A spokeswoman for Dunlop responded Wednesday that the secretary was preparing a letter explaining that her comments were not meant to include the Bay foundation and its 85,000 members and officers in three states.
Rather, Dunlop meant to criticize ``radical environmental groups'' that have ``very narrow views and no consideration'' of such factors as jobs and economic impacts in their drive for ecological protection, said spokeswoman Julie Overy.
Asked what groups fit that definition, Overy mentioned just one: Greenpeace, the international environmental organization.
``Nobody meant to imply the Chesapeake Bay Foundation was to be lumped into that group,'' Overy said. ``Maybe the secretary wasn't careful enough to separate them out.''
As for Dunlop's feeling about state environmental groups, Overy said the James River Association offered a good example. ``They're doing some things we're supportive of and things we're not supportive of,'' she said.
In his speech in Norfolk, Baker also said he had urged an economic-environmental summit to discuss cooperative strategies when he spoke this year at an environmental conference at Virginia Military Institute.
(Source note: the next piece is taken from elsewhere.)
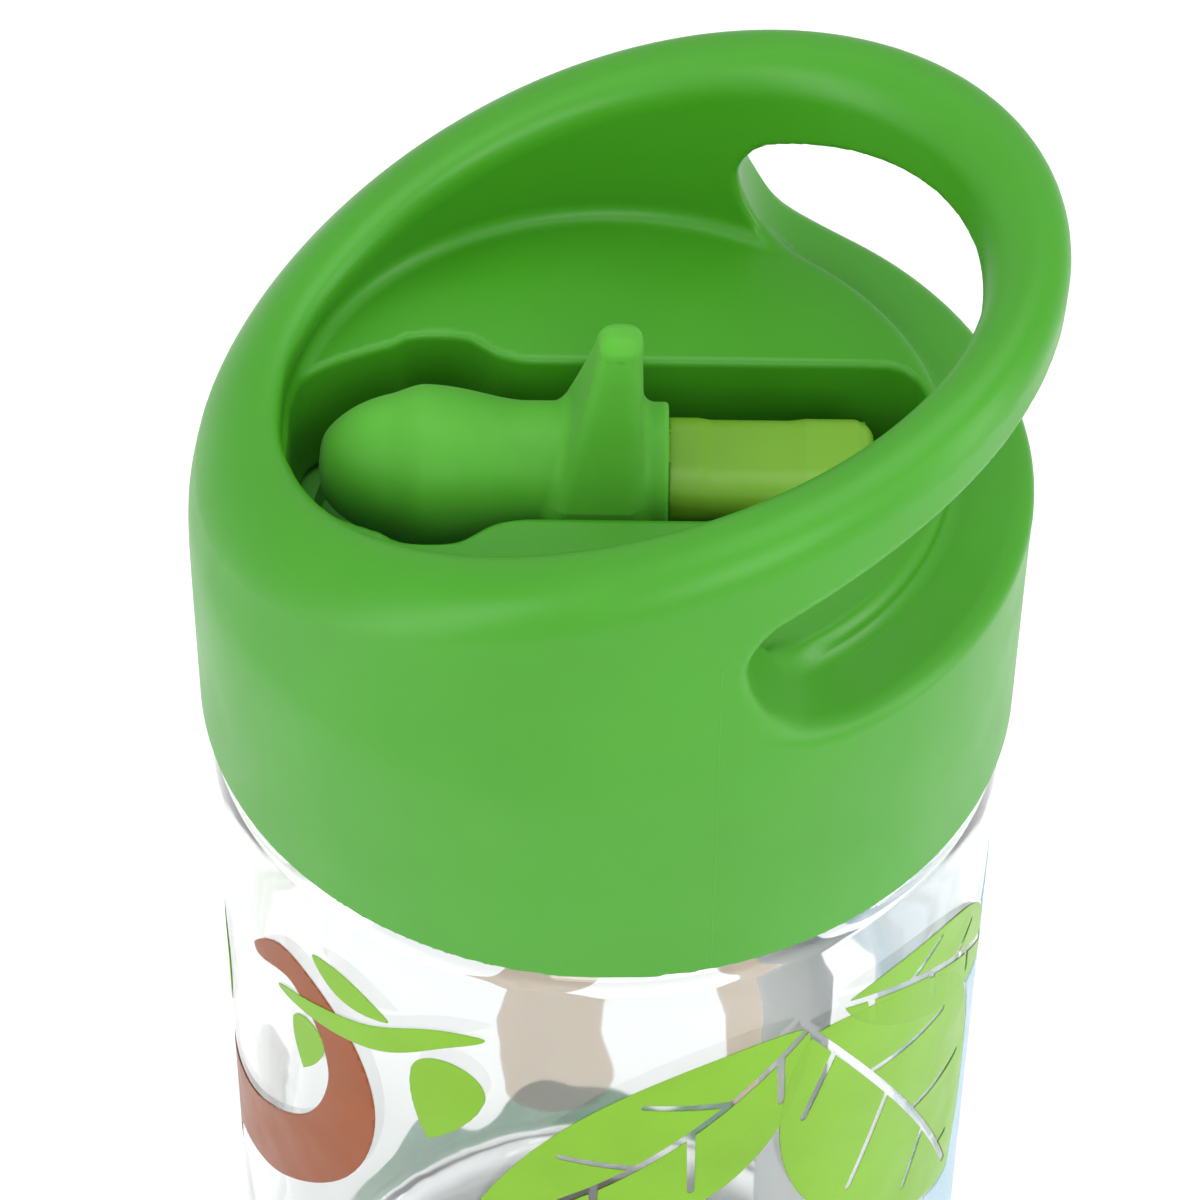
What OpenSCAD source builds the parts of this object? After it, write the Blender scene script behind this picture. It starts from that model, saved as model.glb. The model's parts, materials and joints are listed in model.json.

He said the idea was welcomed by Peter Schmidt, director of the state Department of Environmental Quality, who also was at the conference. But since then, he has not heard from the Allen administration.
Overy said Wednesday that the administration still is eyeing a summit and wants to work with environmentalists on solutions satisfying business and environmental needs.
``One thing my boss put on my desk today, as a matter of fact, was to get moving on the summit idea,'' Overy said.